Now, Canada may become the first nation to try. One provision of a new Canadian budget law amends anti-money laundering and counter-terrorist financing laws to regulate virtual currencies, the Wall Street Journal reported. The measure makes digital currencies subject to the same reporting requirements as other money-services businesses.

According to the WSJ:

In addition to the money services business treatment, digital-currency exchanges will have to register with the Financial Transactions and Reports Analysis Centre of Canada, or Fintrac. With that registration comes requirements to report suspicious transactions, keep certain records, implement compliance programs and determine if any of their customers are politically exposed people. And the law is extraterritorial: It captures foreign companies that have a place of business in Canada and those directing services at Canadians.

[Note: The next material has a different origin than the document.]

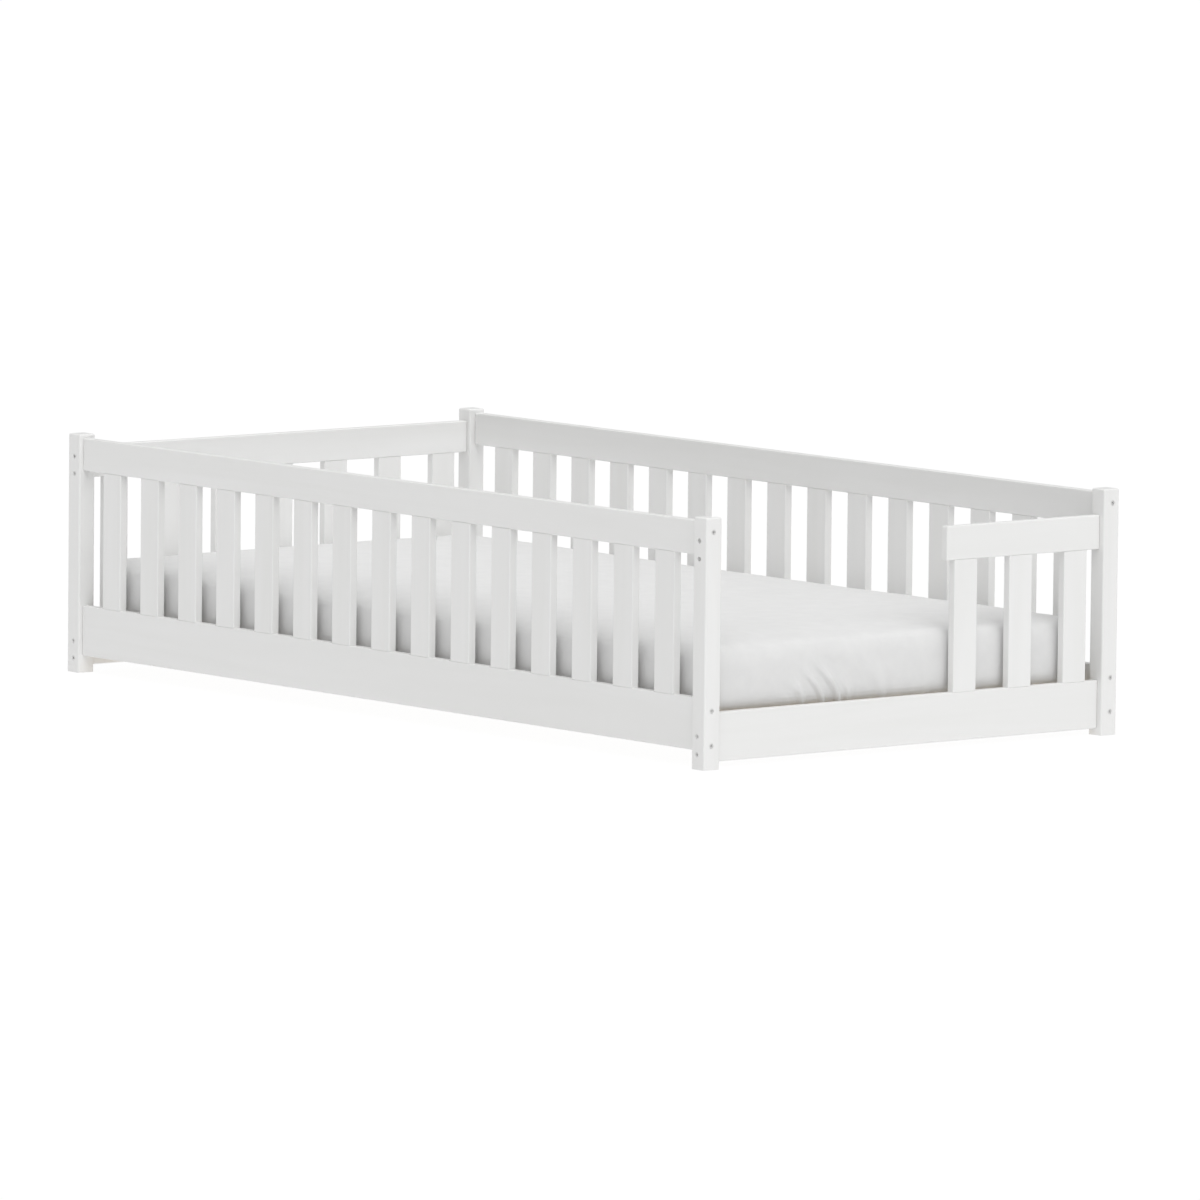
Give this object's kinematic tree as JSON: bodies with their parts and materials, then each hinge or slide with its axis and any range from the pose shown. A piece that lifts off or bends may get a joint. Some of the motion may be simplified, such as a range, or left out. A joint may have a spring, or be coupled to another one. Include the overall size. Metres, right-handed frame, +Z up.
{
  "type": "toddler bed",
  "caption": "Low floor-level toddler bed: corner posts, slatted guard sides and head, open foot end with a short guard, slatted base and a lift-out mattress.",
  "frame": {"origin": "on the floor under the middle of the bed", "axes": "+X along the bed towards the open foot end, +Y towards the long side that the short guard rail joins, +Z up"},
  "size_m": [2.09, 1.08, 0.5],
  "materials": {
    "white_lacquer": "white satin lacquer over solid pine, grain faintly visible",
    "raw_pine": "planed pine, unfinished",
    "strap_webbing": "woven webbing",
    "zinc_steel": "zinc-plated steel",
    "mattress_fabric": "white woven cotton fitted sheet"
  },
  "bodies": {
    "frame": {"baluster_foot_1": "white_lacquer", "baluster_foot_2": "white_lacquer", "baluster_foot_3": "white_lacquer", "baluster_head_1": "white_lacquer", "baluster_head_2": "white_lacquer", "baluster_head_3": "white_lacquer", "baluster_head_4": "white_lacquer", "baluster_head_5": "white_lacquer", "baluster_head_6": "white_lacquer", "baluster_head_7": "white_lacquer", "baluster_left_01": "white_lacquer", "baluster_left_02": "white_lacquer", "baluster_left_03": "white_lacquer", "baluster_left_04": "white_lacquer", "baluster_left_05": "white_lacquer", "baluster_left_06": "white_lacquer", "baluster_left_07": "white_lacquer", "baluster_left_08": "white_lacquer", "baluster_left_09": "white_lacquer", "baluster_left_10": "white_lacquer", "baluster_left_11": "white_lacquer", "baluster_left_12": "white_lacquer", "baluster_left_13": "white_lacquer", "baluster_left_14": "white_lacquer", "baluster_left_15": "white_lacquer", "baluster_right_01": "white_lacquer", "baluster_right_02": "white_lacquer", "baluster_right_03": "white_lacquer", "baluster_right_04": "white_lacquer", "baluster_right_05": "white_lacquer", "baluster_right_06": "white_lacquer", "baluster_right_07": "white_lacquer", "baluster_right_08": "white_lacquer", "baluster_right_09": "white_lacquer", "baluster_right_10": "white_lacquer", "baluster_right_11": "white_lacquer", "baluster_right_12": "white_lacquer", "baluster_right_13": "white_lacquer", "baluster_right_14": "white_lacquer", "baluster_right_15": "white_lacquer", "cleat_screws": "zinc_steel", "connector_bolts": "zinc_steel", "dowels": "raw_pine", "foot_rail_lower": "white_lacquer", "guard_rail": "white_lacquer", "head_rail_lower": "white_lacquer", "head_rail_upper": "white_lacquer", "post_foot_left": "white_lacquer", "post_foot_right": "white_lacquer", "post_head_left": "white_lacquer", "post_head_right": "white_lacquer", "side_rail_lower_left": "white_lacquer", "side_rail_lower_right": "white_lacquer", "side_rail_upper_left": "white_lacquer", "side_rail_upper_right": "white_lacquer", "slat_cleats": "raw_pine", "slat_straps": "strap_webbing", "slats": "raw_pine", "threaded_inserts": "zinc_steel"},
    "mattress": {"mattress": "mattress_fabric"}
  },
  "joints": [
    {"name": "mattress_lift", "type": "slide", "parent": "frame", "child": "mattress", "axis": [0, 0, 1], "range_m": [0, 0.4]}
  ]
}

“Canada approving a national Bitcoin law as a matter of anti-money laundering law should not be discounted,” Canadian barrister and solicitor Cristine Duhaime wrote on her firm’s website. “It is important not only because it may be the first Bitcoin national law but also because most countries may now follow suit because of their membership in the Financial Action Task Force.”

The FATF is an international body that sets standards on anti-money laundering and counter-terrorist financing policy. Failure to comply with those standards can result in a country being blacklisted as high-risk or uncooperative, making it more expensive and more difficult to do business with member states.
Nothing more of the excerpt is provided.